To the authors, the greater shame is that more of Dunn’s and Travis’s work does not remain. Only a few of the greens are original and many of the bunkers have been removed and/or made shallower. Ekwanok’s membership evidently may not view ladders leading into certain bunkers with the same sense of challenge/joy as Travis and Dunn did!
Fortunately, in recent years, the Club has entrusted Bruce Hepner of Renaissance Designs to bring back some of the lost Travis/Dunn character to the course. In particular, Hepner has overseen the removal of several hundred trees, the restoration of many of the fairway bunkers to their original rugged appearance, and the promotion of more natural native grass areas. In addition, several of the more interesting hole locations have been recaptured as greens are restored to their original size.
The Club should be commended for heading in this direction. They have a course of major historical significance that is made all the more memorable and fun by the restoration of its unique features. For instance, one can only hope that more of the scar bunkering that once dominated the top of the hill that bisects the 7thfairway will replace the golf cart path that presently mars the hillside. Hopefully, the Club will continue to provide similar encouragement and support to Hepner in the months to come.

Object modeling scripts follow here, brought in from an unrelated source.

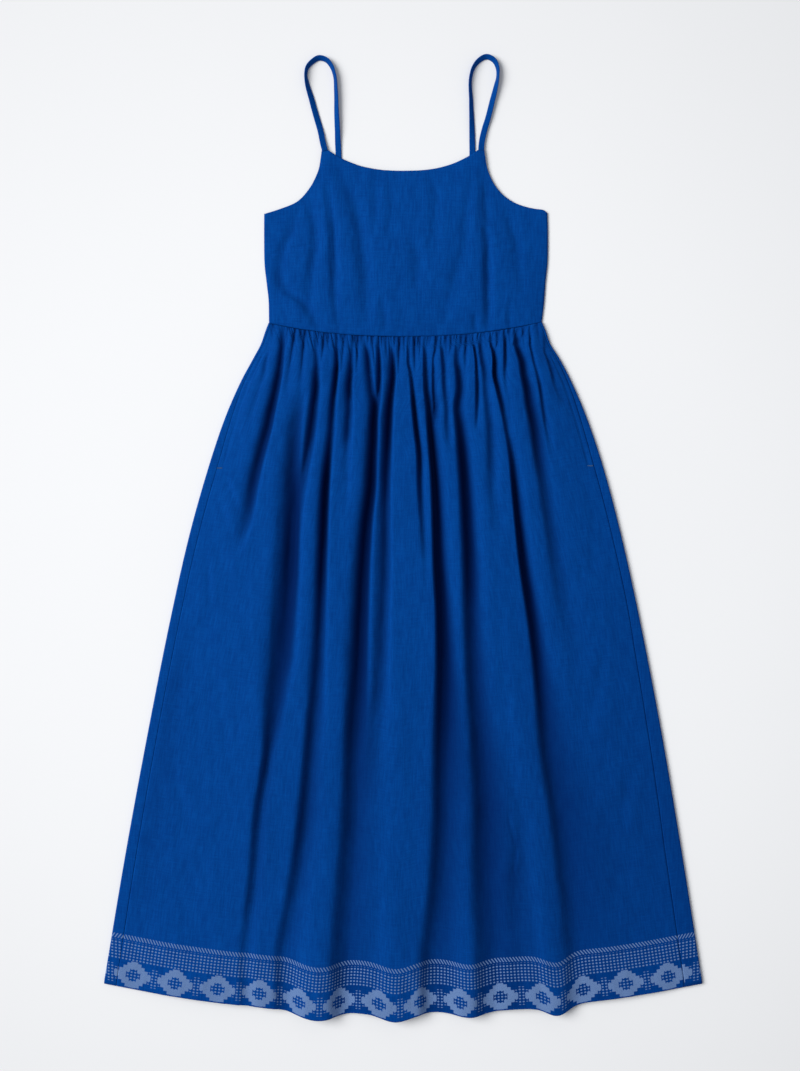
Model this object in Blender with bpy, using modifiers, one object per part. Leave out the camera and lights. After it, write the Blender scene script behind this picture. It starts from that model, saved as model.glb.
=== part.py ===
"""A sleeveless midi dress of plain woven linen, laid flat with its front up.

The dress lies on the plane Z = 0 with its straps towards +Y and its hem towards -Y. +X is its width, to the
right as it is seen from above. The back panels lie flat. The front panels lie on them as one wall of cloth
that puffs up where the waist is gathered, and its folds fall from the waist seam to the hem. The back skirt
turns over at both sides and meets the front at the side seams, a finger's breadth in from the outline.

Lengths in the tables are millimetres. Heights on the bodice are measured up from the middle of the waist
seam, and depths on the skirt are measured down from it.
"""

import math
from collections import namedtuple

import bmesh
import bpy
import numpy as np
from mathutils import Matrix, Vector

MM = 0.001

# Cloth and seams
WALL = 1.2            # cloth with its turnings, as one wall
SEAM_GAP = 0.3        # between pieces that are sewn together
STRAP_WIDTH = 8.0
STRAP_WALL = 1.5
POCKET_WALL = 1.2

# Lengths of the dress
WAIST_Y = 270.23      # middle of the waist seam, which puts the middle of the whole length at the origin
SKIRT_LENGTH = 910.0  # down the middle, on the flat
WAIST_RISE = 19.0     # the waist seam climbs this far towards its sides
WAIST_HALF = 184.0
WAIST_BEND = 2.2
HEM_RISE = 38.0       # so does the hem
HEM_HALF = 403.0
HEM_BEND = 2.1
BACK_TOP = 166.0      # straight top edge of the back
NECK_DIP = 223.7      # lowest point of the neckline
NECK_RISE = 27.8
NECK_HALF = 101.0
NECK_BEND = 2.6

# Heights off the table
FOLD_RADIUS = 2.25    # outer radius of the folds at the skirt's sides
LIFT = 3.3            # underside of the front skirt at its seams and over the pockets
LOW = 1.6             # underside of the front skirt at the bottom of its valleys
SEAT_EDGE = 8         # how near its seams the front skirt lifts, as a power
BODICE_LIFT = 1.5     # underside of the front bodice at its sides
SOFTEST = 1.2         # rounding where a valley touches down

# Outline of the skirt, at depths below the waist seam
SIDE_DEPTHS = (-20, -5, 8, 30, 60, 110, 180, 270, 380, 540, 700, 870)
SIDE_LEFT = (-181, -186.7, -191, -202.5, -218.7, -240.4, -263.8, -289, -313.8, -345.6, -375, -403.5)
SIDE_RIGHT = (187, 193.3, 197.5, 211, 226.6, 247.8, 271, 294.6, 318.8, 349.6, 376.6, 403.5)

# How far in from the outline the side seams lie
INSET_DEPTHS = (-20, 20, 60, 120, 180, 500, 870)
INSET = (3.4, 3.4, 5, 9.5, 12, 13, 17)

# Armholes, from the underarm corner up to the strap
LEFT_ARMHOLE = (
    (-187.5, 165.5), (-166.3, 172.2), (-143.5, 181.8), (-127.3, 198.6), (-118.9, 213), (-113.3, 228),
    (-109.8, 251)
)
RIGHT_ARMHOLE = (
    (194.5, 166.8), (188.5, 171.2), (179.3, 172.2), (157.7, 177.5), (140.5, 186.4), (127.2, 199.2),
    (118.7, 213), (113.2, 228), (109.3, 251.5)
)

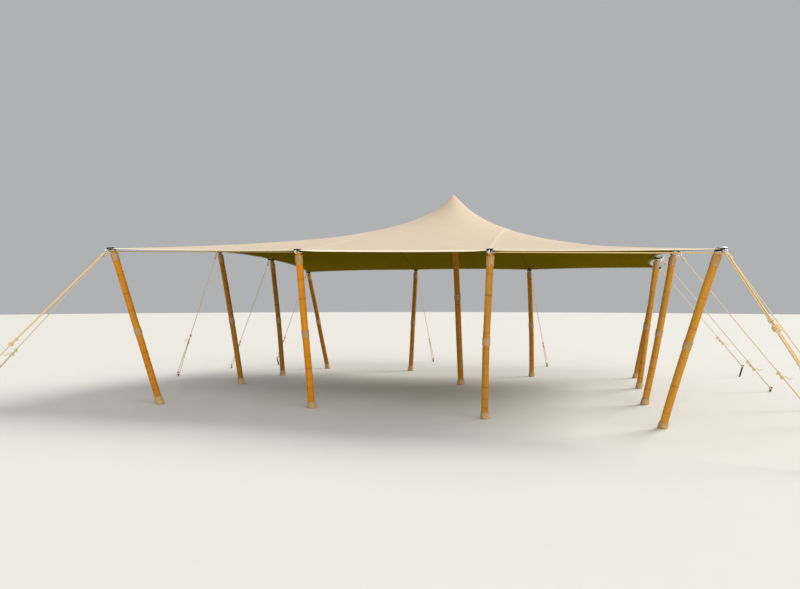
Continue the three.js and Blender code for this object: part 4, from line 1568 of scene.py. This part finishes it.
def laid(shape, path, radius, side, lay_radius=None):
    """A laid rope along a path, whose strands turn as on a rope of the lay radius."""
    lay = LAY * (lay_radius or radius)
    strand(shape, path, radius, side, ROPE_SIDES, 0, ROPE_STRANDS, lay)


def wound(shape, start, axis, first, wide, deep, radius, turns):
    """A few tight turns of rope round what lies on the axis, centred on a point."""
    length = COIL_PITCH * radius * turns
    start = start - length / 2 * axis
    path = coil(start, axis, first, wide + radius, deep + radius, length, turns, COIL_STEPS)
    strand(shape, path, radius, away_from(path, start, axis), COIL_SIDES)


def doubled(bar, pull, side, lift, half, first_half, length):
    """Path of a rope that comes up to a bar, passes round it and goes back.

    On both sides of the half circle round the bar it closes in from the first half width to the
    half width within EYE_LENGTH, and is lifted off the pull as it does.
    """
    turn = np.linspace(-math.pi / 2, math.pi / 2, BEND_STEPS)[:, None]
    bend = bar + first_half * (np.sin(turn) * side - np.cos(turn) * pull)
    run = np.linspace(0, length, max(int(length / ROPE_STEP), 4))[1:, None]
    close = np.clip(run / EYE_LENGTH, 0, 1)
    width = (first_half + (half - first_half) * close) * side
    middle = bar + run * pull + lift * close * np.cross(side, pull)
    return np.concatenate([(middle - width)[::-1], bend, middle + width])


def guy_rope(shape, line, r, tail):
    """A guy rope: round the shackle, one or three strands down to the hitch, and two below.

    A single rope is knotted back on itself at the shackle, and a triple one passes round it.
    The hitch is a few turns at two or three places, and on a single rope the strand that comes
    back from the stake lies beside it between them. A loose end waves out where the two legs
    to the stake begin.
    """
    pull, side, hitch, loop = (line[key] for key in ("pull", "sideways", "hitch", "loop"))
    third = np.cross(side, pull)
    strands, upper, lower = line["strands"], r * line["upper"], r * line["lower"]
    bar = line["ring"] + BOW_RADIUS * pull
    round_bar = BAR_RADIUS + upper
    if strands == 1:
        reach = EYE_LENGTH + EYE_CLOSE
        eye = doubled(bar, pull, side, 0.0, KNOT_GAP * upper, round_bar, reach)
        laid(shape, eye, upper, third)
        knot = bar + (reach + KNOT_PLACE) * pull
        wide, deep = KNOT_CORE
        wound(shape, knot, pull, side, wide * upper, deep * upper, upper, KNOT_TURNS)
        laid(shape, straight(knot, hitch), upper, third)
        back = hitch + BACK_OFF * upper * third
        laid(shape, straight(back + line["coils"][0] * pull, back), upper, side)
    else:
        reach = float((hitch - bar) @ pull)
        lift, gap = PAIR_LIFT * upper, PAIR_GAP * upper
        laid(shape, doubled(bar, pull, side, lift, gap, round_bar, reach), upper, third)
        low = -LOW_DROP * upper * third
        laid(shape, straight(bar + LOW_START * pull + low, hitch + low), upper, third)
    wide, deep, over = upper * np.array(SINGLE_CORE if strands == 1 else TRIPLE_CORE)
    for place in line["coils"]:
        full = place == 0.0 or strands == 1
        size, turns = (lower, HITCH_TURNS) if full else (LIGHT_COIL * upper, LIGHT_TURNS)
        wound(shape, hitch + place * pull + over * third, pull, side, wide, deep, size, turns)
    length = tail if strands == 1 else TAIL_STUB
    share = np.linspace(0, 1, TAIL_STEPS)[:, None]
    away = unit(flat(pull) + TAIL_ASIDE * side)
    rise = (TAIL_WAVE * np.sin(TAIL_HALF_TURNS * math.pi * share)
            + TAIL_RISE * share - TAIL_DROOP * share ** 2)
    end = hitch + (wide + r) * side * (1 - share) + length * (share * away + rise * UP)
    laid(shape, end, TAIL_GIRTH * upper, side, r)
    grip = STAKE_RADIUS + lower
    for hand in (-1, 1):
        laid(shape, straight(hitch + hand * lower * side, loop + hand * grip * side), lower, third)
    axis = line["axis"]
    start = loop - LOOP_HEIGHT / 2 * axis
    around = coil(start, axis, side, grip, grip, LOOP_HEIGHT, LOOP_TURNS, LOOP_STEPS)
    strand(shape, around, lower, away_from(around, start, axis), ROPE_SIDES)


class TENT_OT_ropes(bpy.types.Operator):
    """Strings the guy ropes from the shackles to the stakes"""

    bl_idname = "tent.ropes"
    bl_label = "Guy ropes"

    def execute(self, context):
        settings = context.scene.tent_ropes
        single = cord_material("rope", settings.colour)
        heavy = cord_material("corner_rope", settings.corner)
        for line in LINES:
            shape = Shape()
            guy_rope(shape, line, settings.radius, settings.tail)
            fibre = single if line["strands"] == 1 else heavy
            piece = shape.piece("line_" + line["name"], [fibre], crease=70.0)
            settle(piece, "guy_" + line["name"])
        return {"FINISHED"}


# Stake: radius at the ground and halfway up, its head as pairs of radius and distance below the
# top, its sides, how far up the ground's level reaches into its rings, and the colour of its rust
STAKE_FOOT = 0.0156
STAKE_WAIST = 0.0158
STAKE_HEAD = [(0.0155, 0.020), (0.0165, 0.015), (0.0200, 0.012), (0.0208, 0.007),
              (0.0200, 0.002), (0.0150, 0.0)]
STAKE_SIDES = 20
STAKE_LEVEL = 0.03
RUST = (0.36, 0.20, 0.11)


class TENT_OT_stakes(bpy.types.Operator):
    """Drives a steel stake into the ground at the end of each rope"""

    bl_idname = "tent.stakes"
    bl_label = "Stakes"

    def execute(self, context):
        """A turned rod that meets the ground level, with a beaten head."""
        settings = context.scene.tent_hardware
        rusted = worn_material("stake_steel", settings.stake, RUST, roughness=0.6, metallic=0.55,
                               amount=0.2, relief=0.0008)
        for line in LINES:
            name, length = line["name"], line["length"]
            profile = [(STAKE_FOOT, 0.0), (STAKE_WAIST, length / 2)]
            profile += [(radius, length - below) for radius, below in STAKE_HEAD]
            shape = Shape()
            turned(shape, line["ground"], line["axis"], profile, STAKE_SIDES, 0,
                   (STAKE_LEVEL, 0.0))
            settle(shape.piece("peg_" + name, [rusted]), "stake_" + name)
        return {"FINISHED"}


class TENT_OT_cloth_size(bpy.types.Operator):
    """Does nothing when run"""

    bl_idname = "tent.cloth_size"
    bl_label = "Cloth size"

    def execute(self, context):
        return {"FINISHED"}


PIECES = (
    TENT_OT_stage, TENT_OT_sheet, TENT_OT_hems, TENT_OT_straps, TENT_OT_poles, TENT_OT_cap,
    TENT_OT_clamps, TENT_OT_ropes, TENT_OT_stakes, TENT_OT_cloth_size,
)


class TENT_PT_pieces(bpy.types.Panel):
    """Lists the tent's pieces and their settings"""

    bl_idname = "TENT_PT_pieces"
    bl_label = "Stretch tent"
    bl_space_type = "VIEW_3D"
    bl_region_type = "UI"
    bl_category = "Tent"

    def draw(self, context):
        for key, kind in SETTINGS.items():
            box = self.layout.box()
            box.label(text=kind.__doc__)
            for name in kind.__annotations__:
                box.prop(getattr(context.scene, key), name)
        for piece in PIECES:
            self.layout.operator(piece.bl_idname)


def register():
    for kind in (*SETTINGS.values(), *PIECES, TENT_PT_pieces):
        bpy.utils.register_class(kind)
    for key, kind in SETTINGS.items():
        setattr(bpy.types.Scene, key, PointerProperty(type=kind))


def unregister():
    for key in SETTINGS:
        delattr(bpy.types.Scene, key)
    for kind in reversed((*SETTINGS.values(), *PIECES, TENT_PT_pieces)):
        bpy.utils.unregister_class(kind)


def main():
    """Builds the tent."""
    register()
    for piece in PIECES:
        family, name = piece.bl_idname.split(".")
        getattr(getattr(bpy.ops, family), name)()


if __name__ == "__main__":
    main()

While Travis’s efforts at Garden City Golf Club and his design at Hollywood Golf Club are regarded as his finest work because of their more interesting angles of play, Travis was personally more attached to Ekwanok and this part of New England in general. Despite his hectic schedule as a world class player, course designer, and founder of The American Golfer, Travis always found time to escape to Manchester, Vermont. Indeed, he is buried nearby here and his famous Schenectady putter is proudly displayed in the clubhouse library.
Those lucky enough to play this charming course and to spend time in the area will fully appreciate why Travis fell under their spell.